25 April 2015

Bad Girl's Tricks for Writing with Kids...


In honour of the Arthur Ellis Awards for Crime Writing shortlists being released this week, a good friend asked the question:  How the heck do we actually find time to write the stuff that is up for the awards tonight?
My tricks.…

Okay, these are not the definitive rules for Writer-parents. I would never claim to be an expert.  But I did raise two kids while writing stand-up on the side and penning a syndicated humour column every two weeks. So I learned a few things about survival along the way.
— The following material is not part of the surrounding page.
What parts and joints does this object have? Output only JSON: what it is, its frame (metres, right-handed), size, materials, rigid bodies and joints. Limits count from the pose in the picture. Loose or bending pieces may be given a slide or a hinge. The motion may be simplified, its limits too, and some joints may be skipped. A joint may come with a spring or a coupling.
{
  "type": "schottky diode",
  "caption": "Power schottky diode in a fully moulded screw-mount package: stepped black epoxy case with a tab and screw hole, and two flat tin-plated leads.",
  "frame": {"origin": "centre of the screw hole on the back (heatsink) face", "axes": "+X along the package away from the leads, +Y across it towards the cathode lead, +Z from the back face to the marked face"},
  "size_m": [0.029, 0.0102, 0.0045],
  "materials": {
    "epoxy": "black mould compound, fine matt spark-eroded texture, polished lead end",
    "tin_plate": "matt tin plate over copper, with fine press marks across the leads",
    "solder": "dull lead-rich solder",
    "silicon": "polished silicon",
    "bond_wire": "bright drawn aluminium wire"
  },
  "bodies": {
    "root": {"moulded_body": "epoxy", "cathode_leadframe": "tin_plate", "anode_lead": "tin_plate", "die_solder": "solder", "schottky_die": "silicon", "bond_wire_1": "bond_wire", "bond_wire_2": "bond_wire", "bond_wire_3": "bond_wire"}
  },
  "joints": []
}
Bad Girl’s Tricks for Writing with Kids:
  
    1.  Probably you shouldn’t lock yourself in the bathroom, so the kids can’t get at you. Equally, you shouldn’t sit in the playpen with your kid on the outside, screaming and shaking the thing.  Okay, at least not more than once a day.
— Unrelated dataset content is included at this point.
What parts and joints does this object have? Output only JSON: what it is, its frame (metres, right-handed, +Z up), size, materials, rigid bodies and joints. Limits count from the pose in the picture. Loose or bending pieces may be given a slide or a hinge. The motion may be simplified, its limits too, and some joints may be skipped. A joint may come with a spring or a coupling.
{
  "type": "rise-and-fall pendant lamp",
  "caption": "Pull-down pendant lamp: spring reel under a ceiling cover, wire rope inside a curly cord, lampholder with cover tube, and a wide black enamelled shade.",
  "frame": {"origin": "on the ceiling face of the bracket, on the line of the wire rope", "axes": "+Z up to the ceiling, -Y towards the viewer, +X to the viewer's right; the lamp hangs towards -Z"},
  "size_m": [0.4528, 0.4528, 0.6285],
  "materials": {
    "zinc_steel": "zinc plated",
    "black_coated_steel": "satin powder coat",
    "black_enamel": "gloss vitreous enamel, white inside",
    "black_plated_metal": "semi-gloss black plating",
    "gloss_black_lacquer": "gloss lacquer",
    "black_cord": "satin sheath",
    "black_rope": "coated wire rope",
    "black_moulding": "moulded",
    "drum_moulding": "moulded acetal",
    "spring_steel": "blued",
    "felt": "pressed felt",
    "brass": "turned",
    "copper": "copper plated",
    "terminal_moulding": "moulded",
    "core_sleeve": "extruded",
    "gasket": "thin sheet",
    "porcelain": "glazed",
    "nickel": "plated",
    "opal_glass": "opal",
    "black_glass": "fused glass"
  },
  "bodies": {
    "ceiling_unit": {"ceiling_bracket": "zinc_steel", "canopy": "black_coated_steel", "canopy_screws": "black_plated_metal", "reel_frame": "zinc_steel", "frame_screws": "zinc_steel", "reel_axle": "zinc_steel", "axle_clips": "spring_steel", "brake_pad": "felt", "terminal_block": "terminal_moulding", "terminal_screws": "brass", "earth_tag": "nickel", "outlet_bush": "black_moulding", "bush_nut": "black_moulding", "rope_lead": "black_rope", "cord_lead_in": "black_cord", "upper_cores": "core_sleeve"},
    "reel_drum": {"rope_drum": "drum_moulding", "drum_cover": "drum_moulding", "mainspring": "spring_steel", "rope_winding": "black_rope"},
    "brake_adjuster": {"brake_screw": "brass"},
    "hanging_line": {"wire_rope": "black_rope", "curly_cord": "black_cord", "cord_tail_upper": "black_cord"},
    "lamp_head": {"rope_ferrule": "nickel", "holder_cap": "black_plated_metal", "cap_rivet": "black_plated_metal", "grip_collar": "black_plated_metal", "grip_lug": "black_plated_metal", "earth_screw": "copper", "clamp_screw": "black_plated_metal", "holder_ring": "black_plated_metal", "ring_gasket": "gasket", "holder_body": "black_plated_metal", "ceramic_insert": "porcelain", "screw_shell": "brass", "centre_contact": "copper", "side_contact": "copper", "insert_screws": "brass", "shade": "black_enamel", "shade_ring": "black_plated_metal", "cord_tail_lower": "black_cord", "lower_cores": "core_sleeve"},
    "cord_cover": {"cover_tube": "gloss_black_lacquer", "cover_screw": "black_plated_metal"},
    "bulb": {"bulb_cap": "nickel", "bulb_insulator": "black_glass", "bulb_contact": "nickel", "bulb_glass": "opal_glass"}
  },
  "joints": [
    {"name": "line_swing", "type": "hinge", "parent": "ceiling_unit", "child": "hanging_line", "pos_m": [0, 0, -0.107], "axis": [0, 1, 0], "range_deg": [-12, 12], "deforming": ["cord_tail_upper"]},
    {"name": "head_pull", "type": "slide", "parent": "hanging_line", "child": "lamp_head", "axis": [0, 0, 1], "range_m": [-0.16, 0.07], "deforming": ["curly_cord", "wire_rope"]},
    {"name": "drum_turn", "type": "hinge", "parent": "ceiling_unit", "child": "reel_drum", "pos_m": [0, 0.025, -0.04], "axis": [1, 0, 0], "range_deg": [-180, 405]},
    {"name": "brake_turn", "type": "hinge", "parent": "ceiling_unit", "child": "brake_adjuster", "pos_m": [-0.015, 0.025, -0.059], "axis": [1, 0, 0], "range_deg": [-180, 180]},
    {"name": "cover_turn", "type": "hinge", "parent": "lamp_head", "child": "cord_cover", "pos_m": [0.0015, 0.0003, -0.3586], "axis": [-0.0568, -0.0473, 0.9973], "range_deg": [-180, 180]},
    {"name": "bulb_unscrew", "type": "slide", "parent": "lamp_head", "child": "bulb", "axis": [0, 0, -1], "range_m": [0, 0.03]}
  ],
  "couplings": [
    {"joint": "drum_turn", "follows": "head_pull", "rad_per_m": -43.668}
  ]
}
    2.  Never put a package of Twinkies in front of a toddler so that you can continue to write. (Remove them all from the plastic wrappers first so the kid doesn’t choke.)

   3.  A kid won’t die if they drink half a mug of cold coffee.  But watch the wine. In fact, you might want to finish the rest of the bottle right now, just to be safe.

   4.  Breast-feeding can be a real timesaver, but not during Bouchercon book-signings.

   5.  Other kid’s birthday parties are a great thing for a writer. But you really should pick up your own kid when they’re over. (Eventually. Before winter.)

   6.  It’s okay to get someone to babysit your kids while you move into a new house. But it’s not okay to forget to tell anyone where that house is.

   7.  When your kid leaves home for university, it is not recommended to immediately change their room into a study or writing room. Wait until after Christmas. The sales are better.

Re “Leaving the nest”: Every mother gets emotional about this. But probably you shouldn’t do it until your kids are grown up.

Do you have tricks?  Leave them below in the comments.  Please.  Hurry. 

Postscript: The Arthur Ellis Award shortlist events were held two nights ago in major cities across Canada.
The jaw-dropping surprise: I am shortlisted with Margaret Atwood for the Arthur!   Never, not ever, did I expect to see my name linked with CanLit Royalty.  Damned honoured.

The Opening to THE GODDAUGHTER’S REVENGE (Orca Books)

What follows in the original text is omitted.